Los errores y abusos de poder que marcaron a muchos campos de la cultura cubana en el llamado Quinquenio Gris, fueron después en gran parte subsanados, aunque las heridas personales quedaron y muchas carreras se frustraron. Artistas y escritores marginados fueron rehabilitados y hasta premiados, y sus obras volvieron a llegar al público. Pero la mala arquitectura y el urbanismo escuálido que se hicieron bajo ese signo han permanecido. Peor aún, la mentalidad, las estructuras institucionales y el estilo de trabajo que lo generaron, han seguido. La autoridad del arquitecto sobre su obra fue secuestrada por los constructores —algo equivalente a dejar que los impresores determinen cómo se deben escribir los libros—, y, más tarde, ahogada por una liturgia complicada de abanderamientos, metas, obras de choque, contingentes, inauguraciones y decisiones improvisadas. En gran medida, esto se correspondió con una centralización que mataba la creatividad y comprometió al país con una infraestructura de centenares de plantas de elementos rígidos prefabricados. La movilización política alrededor de una obra se volvió más importante que la obra en sí.
¿Cuándo empezó el problema? Es difícil encontrar partidores de aguas en procesos graduales y complejos, pero hay hechos que pueden servir de marcadores. Para mí, el triunfo de la mentalidad dogmática, represiva e igualitarista por abajo en la ciudad se hizo evidente en 1967 —el mismo año en que fuimos golpeados por la muerte del Che, y se preparaba la Ofensiva Revolucionaria—, con el cierre arbitrario, muy poco después de inaugurada, de la Casa de Cultura que proyectamos en la antigua Funeraria Caballero, en plena Rampa, donde había trabajado de manera voluntaria con dos arquitectos de la talla del veneciano Roberto Gottardi y el español, prematuramente fallecido, Joaquín Rallo. Esa instalación, con un estudio muy novedoso del color, se convirtió inmediatamente en un sitio de moda para jóvenes extravagantes, sospechosos de ser penetrados culturales, que no encajaban en los parámetros de lo que se suponía debería ser un joven revolucionario. Irónicamente, los funcionarios represores no comprendieron que los pelos largos, las barbas y los collares de semillas eran una moda impuesta en el mundo por los rebeldes de la Sierra…

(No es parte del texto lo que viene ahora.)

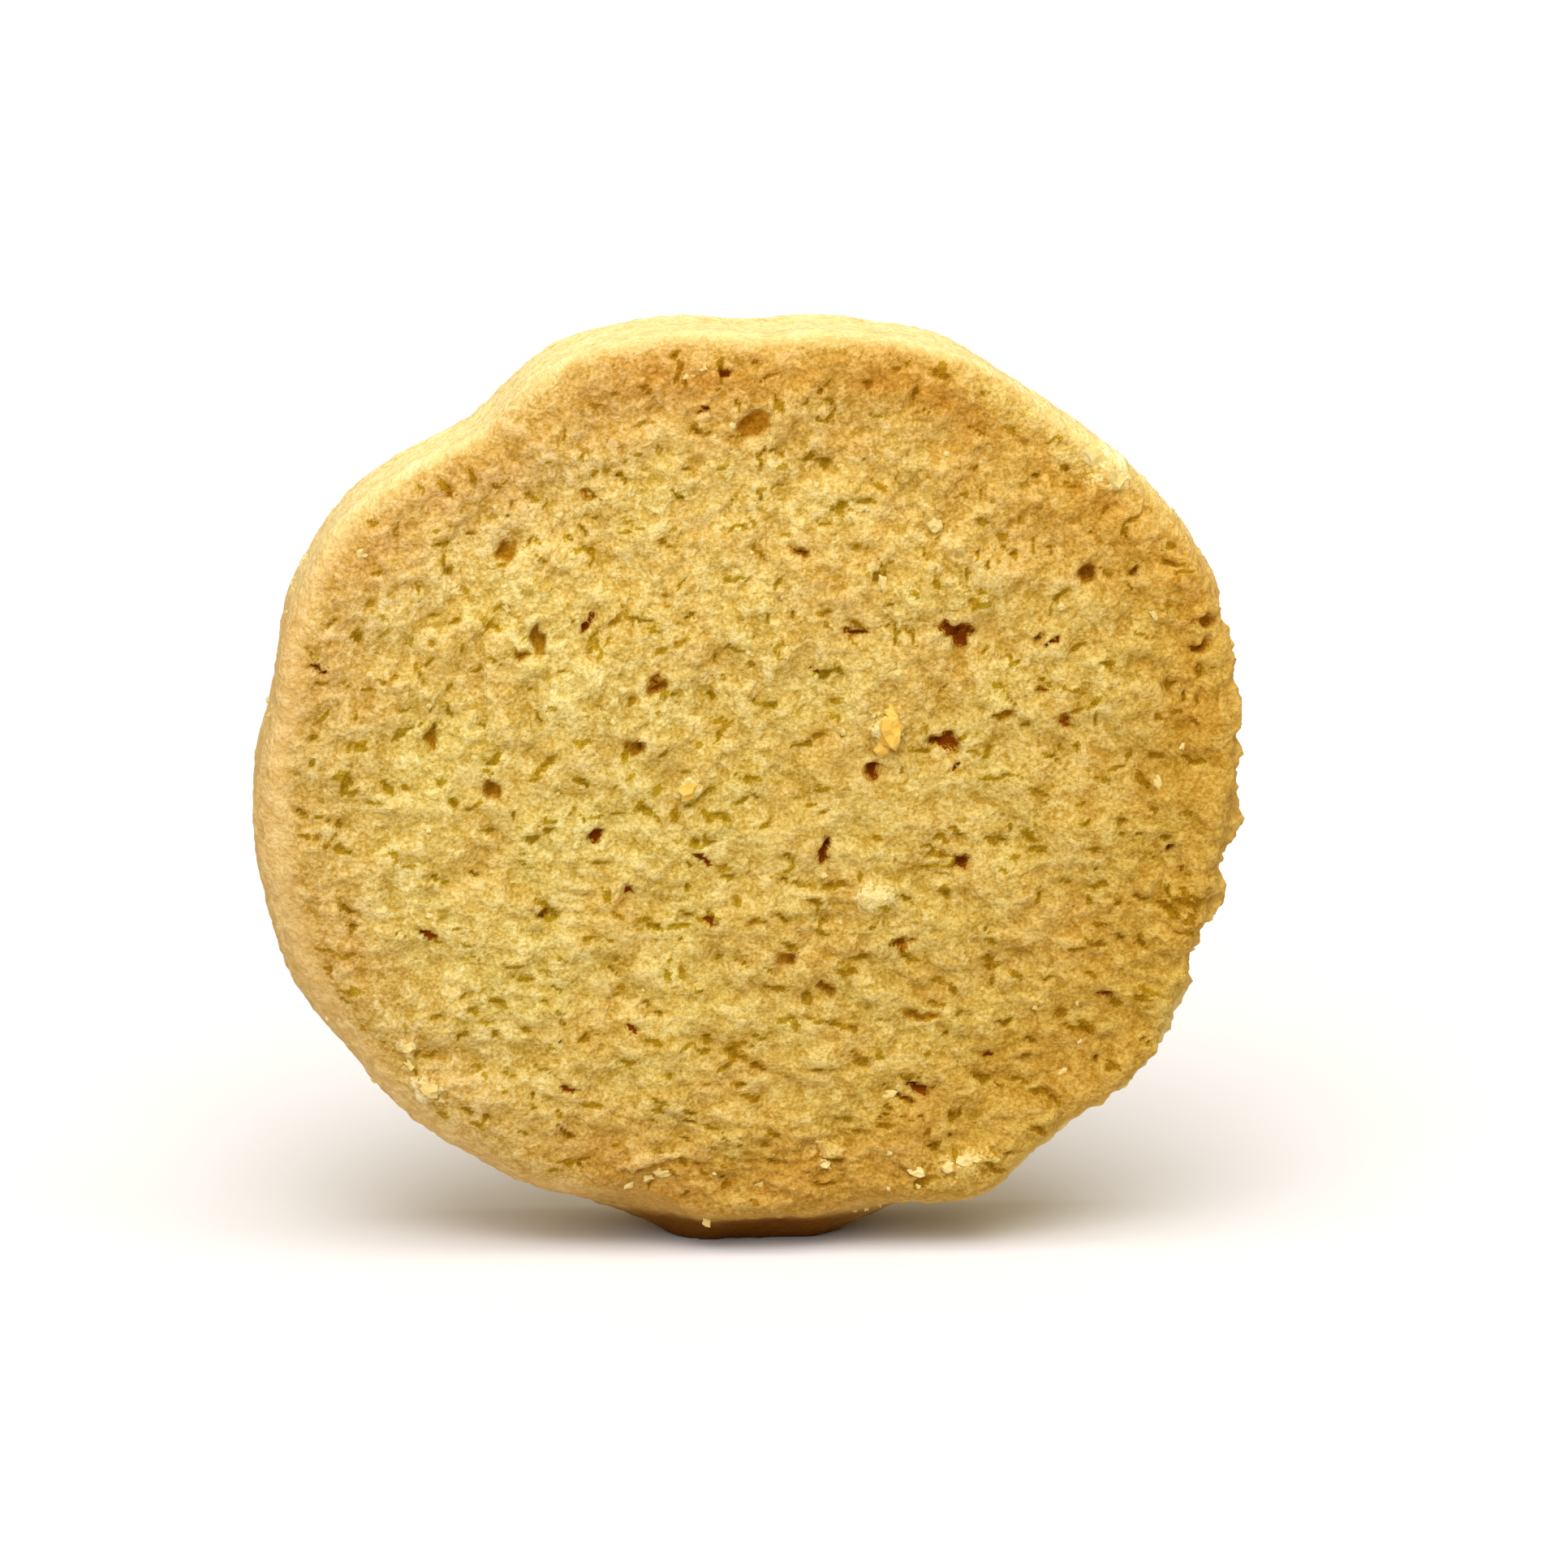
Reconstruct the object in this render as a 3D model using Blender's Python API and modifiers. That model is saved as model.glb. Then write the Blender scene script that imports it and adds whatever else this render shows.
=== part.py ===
"""A shortbread biscuit: one thick round slice of dough, baked pale, standing on its edge.

The crumbly cut face looks along -Y, the back looks along +Y, and the biscuit stands on a short flat of
its edge at Z = 0. The origin is on that surface, under the middle of the biscuit. Lengths are in metres.
Angles are in degrees, anticlockwise from +X as seen from the front.
"""

import math
from collections import namedtuple

import bmesh
import bpy
from mathutils import Matrix, Vector, noise

MM = 0.001

# Driving sizes
WIDTH = 53.1 * MM
HEIGHT = 49.9 * MM
THICKNESS = 12.6 * MM
SHOULDER_RADIUS = 3.0 * MM
FOOT_BELOW_MIDDLE = 25.7 * MM
FOOT_FLATTENED = 0.6 * MM

# How the outline strays from an ellipse, where the dough slumped, was pressed or tore
Swell = namedtuple("Swell", "angle spread height")
SWELLS = (
    Swell(angle=-3, spread=14, height=-0.05 * MM),
    Swell(angle=29, spread=15, height=1.1 * MM),
    Swell(angle=63, spread=10, height=0.4 * MM),
    Swell(angle=90, spread=9, height=-0.75 * MM),
    Swell(angle=128, spread=9, height=-1.3 * MM),
    Swell(angle=154, spread=10, height=0.3 * MM),
    Swell(angle=170, spread=6, height=-0.5 * MM),
    Swell(angle=200, spread=22, height=0.55 * MM),
    Swell(angle=245, spread=6, height=-0.35 * MM),
    Swell(angle=271, spread=12.5, height=1.9 * MM),
    Swell(angle=299, spread=5, height=0.8 * MM),
    Swell(angle=326, spread=9, height=0.9 * MM),
    Swell(angle=340, spread=4, height=-0.5 * MM),
    Swell(angle=350, spread=3, height=-0.45 * MM),
)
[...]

La pregunta natural es: si en los difíciles años Sesenta pudo lograrse una arquitectura con un alto nivel medio, ¿por qué se produjo el desplome posterior? ¿Y, sobre todo, cómo impulsar un despegue? Obviamente, no se trata ahora de repetir fórmulas que surgieron en otro contexto y consiguieron expresarlo creativamente, sino de recuperar el espíritu de entrega y experimentación que marcó aquella época, estimular la crítica en los medios masivos, buscar formas de retribución apropiadas, y encontrar un estilo de trabajo descentralizado con equipos pequeños agrupados por afinidad profesional, empleando los concursos como la mejor forma posible para premiar la calidad y dar iguales oportunidades a todos los arquitectos, tanto jóvenes como consagrados.
Para terminar, otra pregunta: ¿Estamos haciendo la clase de arquitectura que merece este país? Desde este medio siglo de afanes, ilusiones y riesgos compartidos, quiero ver desde adentro lo que va a pasar, y ayudar a que salga lo mejor posible.